In the second period, the Sherry firms engaged in contacts between March 2004 and the middle of 2005 with a view to submitting their proposals to the Regulatory Council for the amendment of article 32.1 of the Regulation governing the Sherry Designation of Origin. This modification in practice meant the reduction of production volumes (“quotas”) which the Sherry firms could sell. In fact, the CNC itself had fined the Regulatory Council in case 2779/07 for applying these quotas in a discriminatory manner, i.e. a different quota for each Sherry firm.
Finally, with respect to the third time period of the cartel, the CNC alleged that from mid-2005 until 2008, an attempt had been made to revert to using the restrictive agreements of the first period.
The National Appeals Court reduced the fines on the basis of the uncertain legal context, limiting the fines to 5% of the turnover in the BOB market in 2009. Somewhat curiously, it returned the file to the CNC solely in order for it to calculate this figure. The Court held that the Department of Agriculture of the Andalusia Regional Government had approved the regulatory change which involved the introduction of the new quotas fixed by the Regulatory Council of the Designation of Origin by Order of 19 February 2007. The Regional Government had thus “helped to give the appearance of legality to the conduct which exclusively involved the fixing of a sales quota.” That is, although the mitigating factor refers to facts relating to the second period of the breach (which the CNC also calls the intermediate or reflection period), the impact on fines is very significant. It is estimated that the reduction of the fines imposed by the CNC could exceed 80% of the total. The Court only retained the fine of 200,000 euros originally imposed on the Regulatory Council by the CNC on the basis that it had already taken this fact into account when calculating the fine.
Nevertheless, the Court confirmed the CNC Decision with respect to the existence of a single and continuous breach. In this regard, the appellants alleged that the last two time periods did not constitute a cartel infringement and therefore the limitation period relating to the conduct during the first time period had expired. Thus, the appellants alleged that after the first period in which the BOB Committee had met, during the so-called “reflection period” between March 2004 and mid-2005 there was no evidence of a breach. The only communications relied on by the CNC as evidence of the existence of contacts in the reflection period referred to the revision of the Regulatory Council Regulation and the sales quotas, conduct for which the CNC had already fined the Council on 9 June 2009.
The CNC alleged that the important factor for the existence of a single infringement is the existence of a single objective with respect to the different conducts engaged in, so that they complement each other and contribute, through their interaction, to achieving the restrictive effects sought by their authors within the context of a global plan. The Court concludes that the evidence of the intermediate period expressed the will to continue working in order to put into effect certain of the measures which had been proposed in different meetings of the BOB committee. Specifically, actions were taken tending to achieve the objective of reducing the amount of Sherry which could be marketed, which led to the amendment of article 32.1 of the Regulation.

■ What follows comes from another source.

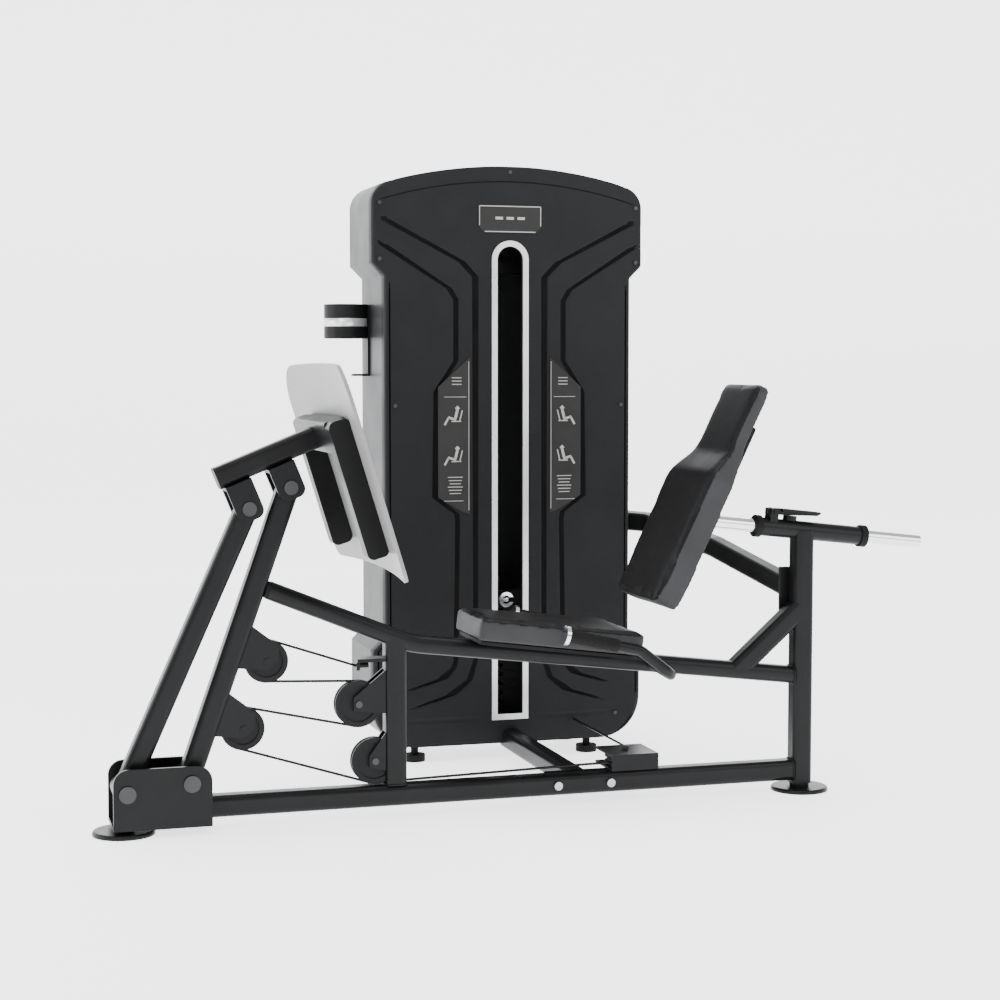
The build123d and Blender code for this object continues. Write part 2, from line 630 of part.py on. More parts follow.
# Lock: a lever on the sleeve lifts a spring pin out of the tube's holes
slide_axis_dir = Vector(slide_dir[0], 0, slide_dir[1])
pin_axis_point = slide_point(lock_pin_x)
pin_seat = backrest_tube_radius + 0.5
housing = rod(pin_axis_point + slide_up * (sleeve_radius - 2), pin_axis_point + slide_up * 33, 17,
              lock_pin_radius + running_gap)
housing -= sleeve_form
slide_sleeve -= rod(pin_axis_point, pin_axis_point + slide_up * 40, lock_pin_radius + running_gap)
lever_plane = Plane(origin=side(lever_pivot), x_dir=slide_axis_dir, z_dir=(0, -1, 0))
ear_low = -(lever_pivot[1] - slide_height_at(lever_pivot[0])) + 2
pivot_ears = []
for sign in (-1, 1):
    ear_plane = lever_plane.offset(sign * 15)
    ear = extrude(ear_plane * (Pos(0, ear_low / 2) * Rectangle(20, abs(ear_low))), amount=3, both=True)
    ear += extrude(ear_plane * Circle(10), amount=3, both=True)
    pivot_ears.append(ear - sleeve_form - cross_rod(lever_pivot, 30, 4))
lever_profile = make_face(Polyline((-14, -6), (20, -6), (118, 0), (122, 7), (118, 10), (20, 10), (-14, 8),
                                   close=True))
lock_lever = extrude(lever_plane * lever_profile, amount=11, both=True)
lever_blade = make_face(Polyline((20, 2), (118, 3), (122, 8), (118, 10), (20, 10), close=True))
lock_lever += extrude(lever_plane * lever_blade, amount=20, both=True)
lock_lever -= cross_rod(lever_pivot, 30, 4 + running_gap)
lever_pin = cross_rod(lever_pivot, 20, 4)
lock_pin = rod(pin_axis_point + slide_up * pin_seat, pin_axis_point + slide_up * 32.5, lock_pin_radius)
slide_sleeve = [slide_sleeve, housing, *pivot_ears]

write("seat_board", seat_board)
write("seat_pad", seat_pad)
write("handle_bars", *handle_bars)
write("handle_grips", *handle_grips)
write("grip_caps", *grip_caps)
write("back_pad", back_pad)
write("back_board", back_board, mount_plate)
write("backrest_tube", backrest_tube)
write("slide_sleeve", *slide_sleeve, lever_pin)
write("tube_caps", *tube_caps, collar_left, collar_right)
write("lock_lever", lock_lever)
write("lock_pin", lock_pin)


# ---- Press arm ----
def arm_link(low, high, high_bore, pulleys=()):
    """A tube between two barrels, with plates welded on for any cable pulleys."""
    body = tube(side(low), side(high))
    form = tube(side(low), side(high), wall=0)
    low_barrel = cross_rod(low, 50, 28)
    high_barrel = cross_rod(high, 28, 25)
    run = (high[0] - low[0], high[1] - low[1])
    length = math.hypot(*run)
    run = (run[0] / length, run[1] / length)
    out = (run[1], -run[0])
    for centre in pulleys:
        reach = (centre[0] - low[0]) * run[0] + (centre[1] - low[1]) * run[1]
        root = along(along(low, run, reach), out, half_tube - 2)
        points = [along(root, run, -34), along(root, run, 66), along(along(centre, run, 42), out, 14),
                  along(along(centre, run, 10), out, 24), along(along(centre, run, -18), out, 10)]
        for sign in (-1, 1):
            near, far = sorted((sign * bracket_gap, sign * (bracket_gap + 5)))
            body += side_plate(points, near, far) - form
        body += cross_rod(centre, bracket_gap + 7, axle_radius)
    body = body - low_barrel - high_barrel + low_barrel + high_barrel
    body -= cross_rod(low, 60, low_pin_radius + running_gap)
    return body - cross_rod(high, 60, high_bore)


front_link = arm_link(front_low, front_high, high_pin_radius + running_gap, (arm_pulley_high, arm_pulley_low))
rear_link = arm_link(rear_low, rear_high, high_pin_radius + open_pivot_clearance)

plate_up = unit(90 + plate_tilt)
plate_out = unit(plate_tilt)
cross_middle = along(bar_middle, plate_up, bar_half_length - 36)
beam_dir = unit(beam_tilt)
beam_down = (beam_dir[1], -beam_dir[0])
beam_end = along(beam_start, beam_dir, 260)
plate_frame_axis = Plane(origin=side(bar_middle), x_dir=(plate_up[0], 0, plate_up[1]), z_dir=(0, -1, 0))

# The foot plate bends back a little towards its two sides
back_offset = bar_depth / 2 + 6
bend_plane = Plane(origin=side(along(along(bar_middle, plate_out, back_offset), plate_up,
                                       -plate_below - sheet_margin)),
                   x_dir=(0, 1, 0), z_dir=(plate_up[0], 0, plate_up[1]))
half_plate = plate_width / 2
sheet_half = half_plate + sheet_margin
sheet_back = plate_sweep_back * (sheet_half / half_plate) ** 2


def bent_section(offset):
    return ThreePointArc((-sheet_half, sheet_back - offset), (0, -offset), (sheet_half, sheet_back - offset))


back_line = bent_section(0)
front_line = bent_section(plate_thickness)
section = make_face([back_line, front_line, Line(back_line @ 0, front_line @ 0),
                     Line(back_line @ 1, front_line @ 1)])
plate_height = plate_below + plate_above
bent_sheet = extrude(bend_plane * section, amount=plate_height + 2 * sheet_margin)
plate_front = Plane(origin=side(bar_middle), x_dir=(0, 1, 0), z_dir=(plate_out[0], 0, plate_out[1]))
plate_face = Pos(0, (plate_above - plate_below) / 2) * Rectangle(plate_width, plate_height)
plate_face = fillet([v for v in plate_face.vertices() if v.Y < 0], 30)
plate_face = fillet([v for v in plate_face.vertices() if abs(v.Y - plate_above) < 1], 95)
foot_plate = bent_sheet & extrude(plate_front * plate_face, amount=150, both=True)

bars = []
for sign in (-1, 1):
    bar_face = Rectangle(2 * bar_half_length, bar_depth)
    bar_face = fillet(bar_face.vertices(), 15)
    bar = extrude(plate_frame_axis.offset(sign * bar_offset) * bar_face, amount=bar_width / 2, both=True)
    reach_face = Pos(0, -bar_depth / 2) * Rectangle(2 * bar_half_length - 40, 20)
    bar += extrude(plate_frame_axis.offset(sign * bar_offset) * reach_face, amount=bar_width / 2, both=True)
    bars.append(bar - foot_plate)
bars = [max(bar.solids(), key=lambda piece: piece.volume) for bar in bars]
inner_reach = bar_offset - bar_width / 2
cross_member = extrude(Plane(origin=side(cross_middle), x_dir=(plate_up[0], 0, plate_up[1]), z_dir=(0, -1, 0))
                       * RectangleRounded(72, bar_depth, 6), amount=inner_reach, both=True)
cross_hollow = extrude(Plane(origin=side(cross_middle), x_dir=(plate_up[0], 0, plate_up[1]), z_dir=(0, -1, 0))
                       * RectangleRounded(66, bar_depth - 6, 3), amount=inner_reach, both=True)

carriage_beam = tube(side(beam_start), side(beam_end)) - cross_member
carriage_beam = max(carriage_beam.solids(), key=lambda piece: piece.volume)
cross_member -= cross_hollow
beam_cap = tube(side(along(beam_start, beam_dir, -6)), side(beam_start), wall=0)


def lug(pivot):
    """A U-shaped lug below the beam, its two cheeks either side of a link's barrel."""
    drop = (pivot[0] - beam_start[0]) * beam_down[0] + (pivot[1] - beam_start[1]) * beam_down[1]
    top = along(pivot, beam_down, half_tube - drop)
    foot_end = along(pivot, beam_down, 27)
    points = [along(top, beam_dir, -31), along(foot_end, beam_dir, -31), along(foot_end, beam_dir, 31),
              along(top, beam_dir, 31)]
    body = side_plate(points, -38, 38)
    body = fillet([e for e in body.edges().filter_by(Axis.Y) if e.center().Z < pivot[1]], 20)
    gap = [along(point, beam_down, 8) for point in (points[0], points[3])]
    gap_end = [along(point, beam_down, 20) for point in (points[1], points[2])]
    hollow = [along(gap[0], beam_dir, -5), along(gap_end[0], beam_dir, -5), along(gap_end[1], beam_dir, 5),
              along(gap[1], beam_dir, 5)]
    return body - side_plate(hollow, -30, 30) - cross_rod(pivot, 60, high_pin_radius)


lugs = [lug(rear_high), lug(front_high)]
upper_pins = []
for pivot in (rear_high, front_high):
    pin = cross_rod(pivot, 44, high_pin_radius)
    upper_pins.append(pin + cross_rod(pivot, 3, 16, y=-41) + cross_rod(pivot, 3, 16, y=41))

write("front_link", front_link)
write("rear_link", rear_link)
write("carriage_beam", carriage_beam, *lugs)
write("beam_caps", beam_cap)
write("plate_frame", cross_member, *bars)
write("foot_plate", foot_plate)
write("upper_pins", *upper_pins)


# ---- Pulleys and cable ----
def pulley(centre, radius, turn):
    wheel = Cylinder(radius, pulley_width) - Torus(radius, 5)
    wheel = wheel - Cylinder(axle_radius + running_gap, pulley_width + 2)
    for sign in (-1, 1):
        web = Pos(0, 0, sign * pulley_width / 2) * (Cylinder(radius - 12, 8) - Cylinder(axle_radius + 7, 8))
        wheel -= web
    return Pos(*centre) * turn * wheel


across = Rotation(90, 0, 0)
flat = Rotation(0, 0, 0)
lengthways = Rotation(0, 90, 0)
write("arm_pulley_high", pulley(side(arm_pulley_high), link_pulley_radius, across))
write("arm_pulley_low", pulley(side(arm_pulley_low), link_pulley_radius, across))
write("post_pulley_high", pulley(side(post_pulley_high), post_pulley_radius, across))
write("post_pulley_low", pulley(side(post_pulley_low), post_pulley_radius, across))
write("base_pulley", pulley(base_pulley, base_pulley_radius, flat))
write("tower_pulley_low", pulley(low_tower_pulley, tower_pulley_radius, lengthways))
write("tower_pulley_out", pulley(top_pulley_out, tower_pulley_radius, across))
write("tower_pulley_in", pulley(top_pulley_in, tower_pulley_radius, across))


def tangent_run(start_centre, start_radius, start_side, end_centre, end_radius, end_side):
    """Ends of a straight cable run between two pulleys, in the side view.

    Going from start to end, side +1 passes the pulley on the left of the direction, -1 on the right."""
    gap = (end_centre[0] - start_centre[0], end_centre[1] - start_centre[1])
    offset = start_side * start_radius - end_side * end_radius
    angle = math.atan2(gap[1], gap[0]) - math.asin(offset / math.hypot(*gap))
    left = (-math.sin(angle), math.cos(angle))
    return (along(start_centre, left, start_side * start_radius),
            along(end_centre, left, end_side * end_radius))


arm_pitch = link_pulley_radius - groove_depth
post_pitch = post_pulley_radius - groove_depth
anchor_point = (anchor_tip[0], anchor_tip[1] - 4)
runs = {
    "cable_run_1": tangent_run(anchor_point, 0, -1, arm_pulley_high, arm_pitch, -1),
    "cable_run_2": tangent_run(post_pulley_high, post_pitch, -1, arm_pulley_high, arm_pitch, 1),
    "cable_run_3": tangent_run(post_pulley_high, post_pitch, 1, arm_pulley_low, arm_pitch, -1),
    "cable_run_4": tangent_run(post_pulley_low, post_pitch, 1, arm_pulley_low, arm_pitch, 1),
}


def wrap(centre, start, end, clockwise):
    """Cable lying in a pulley's groove from one point round to another."""
    radius = math.hypot(start[0] - centre[0], start[1] - centre[1])
    first = math.atan2(start[1] - centre[1], start[0] - centre[0])
    last = math.atan2(end[1] - centre[1], end[0] - centre[0])
    if clockwise and last > first:
        last -= 2 * math.pi
    if not clockwise and last < first:
        last += 2 * math.pi
    middle = (first + last) / 2
    points = [side((centre[0] + radius * math.cos(a), centre[1] + radius * math.sin(a)))
              for a in (first, middle, last)]
    path = ThreePointArc(*points)
    plane = Plane(origin=path @ 0, z_dir=path % 0)
    return sweep(plane * Circle(cable_radius), path=path)


wraps = {
    "cable_run_2": wrap(arm_pulley_high, runs["cable_run_1"][1], runs["cable_run_2"][1], False),
    "cable_run_3": wrap(arm_pulley_low, runs["cable_run_3"][1], runs["cable_run_4"][1], False),
}
for name, (start, end) in runs.items():
    middle = ((start[0] + end[0]) / 2, (start[1] + end[1]) / 2)
    write(name + "_root", rod(side(start), side(middle), cable_radius))
    tip = [rod(side(middle), side(end), cable_radius)]
    if name in wraps:
        tip.append(wraps[name])
    write(name + "_tip", *tip)

post_wrap = wrap(post_pulley_high, runs["cable_run_2"][0], runs["cable_run_3"][0], True)
low_start = (post_pulley_low[0], post_pulley_low[1] - post_pitch)
low_wrap = wrap(post_pulley_low, runs["cable_run_4"][0], low_start, False)
base_pitch = base_pulley_radius - groove_depth
tower_pitch = tower_pulley_radius - groove_depth
base_y = guard_y - base_pitch
top_z = top_pulley_height + tower_pitch
stack_cable_top = top_pulley_height - 30
fixed_points = [side(low_start), vec(guard_x - 110, base_y, guard_z), vec(cable_x, base_y, guard_z),
                vec(cable_x, stack_y, guard_z), vec(cable_x, stack_y, top_z), vec(tower_x, stack_y, top_z),
                vec(tower_x, stack_y, stack_cable_top)]
fixed_path = FilletPolyline(*fixed_points, radius=[300, base_pitch, tower_pitch, tower_pitch, tower_pitch])
fixed_plane = Plane(origin=fixed_path @ 0, z_dir=fixed_path % 0)
fixed_run = sweep(fixed_plane * Circle(cable_radius), path=fixed_path)
write("fixed_cable", fixed_run, post_wrap, low_wrap)
stem_top = head_bottom + head_thickness + 30
write("stack_cable", rod(vec(tower_x, stack_y, stem_top), vec(tower_x, stack_y, stack_cable_top),
                         cable_radius))
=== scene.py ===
import bmesh
import bpy
import json
import math
import numpy as np
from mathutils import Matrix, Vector


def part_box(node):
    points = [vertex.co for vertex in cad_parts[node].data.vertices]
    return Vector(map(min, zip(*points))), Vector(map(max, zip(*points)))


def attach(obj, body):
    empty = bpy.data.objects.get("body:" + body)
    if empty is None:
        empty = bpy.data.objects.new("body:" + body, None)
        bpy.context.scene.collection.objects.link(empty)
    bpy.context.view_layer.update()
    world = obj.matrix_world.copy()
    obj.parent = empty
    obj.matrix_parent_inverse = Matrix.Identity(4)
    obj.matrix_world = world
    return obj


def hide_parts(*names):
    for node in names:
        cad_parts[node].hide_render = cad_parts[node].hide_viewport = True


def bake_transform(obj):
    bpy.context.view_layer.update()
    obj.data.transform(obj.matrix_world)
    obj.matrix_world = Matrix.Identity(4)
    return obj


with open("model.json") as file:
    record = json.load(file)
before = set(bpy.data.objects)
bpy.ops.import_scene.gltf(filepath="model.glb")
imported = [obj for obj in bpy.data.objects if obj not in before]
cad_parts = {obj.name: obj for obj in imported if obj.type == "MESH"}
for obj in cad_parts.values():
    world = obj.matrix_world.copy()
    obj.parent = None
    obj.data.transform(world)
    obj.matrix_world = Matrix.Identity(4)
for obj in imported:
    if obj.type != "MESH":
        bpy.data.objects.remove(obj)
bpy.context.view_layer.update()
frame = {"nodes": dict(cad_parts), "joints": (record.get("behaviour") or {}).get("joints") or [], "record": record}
nodes = frame["nodes"]
joints = {j["name"]: j for j in frame["joints"]}
print("frame loaded")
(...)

Despite the fact that certain aspects in relation to quotas had already been sanctioned by the CNC, the Court considered that the latter was entitled to include them as conduct which comprised the infringement, since they complemented the other conduct required by the case law. In addition, the non bis in ídem rule had not been infringed, since both the infringing parties and the conduct were different.
With respect to the final period of the infringement, the appellants alleged that none of the contacts and meetings had led to an agreement, although the Court found that on 30 May 2006 the Marketing Committee had been set up, relying on the case law that held an infringement to exist even where such a committee is merely at the negotiation or planning stage.
The CNC calculated the fine by applying a figure of 10% of the turnover in the market affected, i.e. the BOB market, for the time that each company participated (in general, approximately 7 years). Moreover, the five companies which composed the initial cartel were fined an additional 5% of their turnover for three financial years.
Applying the mitigating factor of the uncertain legal context, the National Appeals Court has now held that the sanction should be reduced to 5% of the BOB market turnover in 2009. The Court ruled that if the Spanish Competition Law provided that the maximum fine is 10% of the turnover in the market affected by the infringement in the financial year immediately prior to the one in which the fine was imposed, in this case it was appropriate to set the fine at 5% of the turnover for the year in question.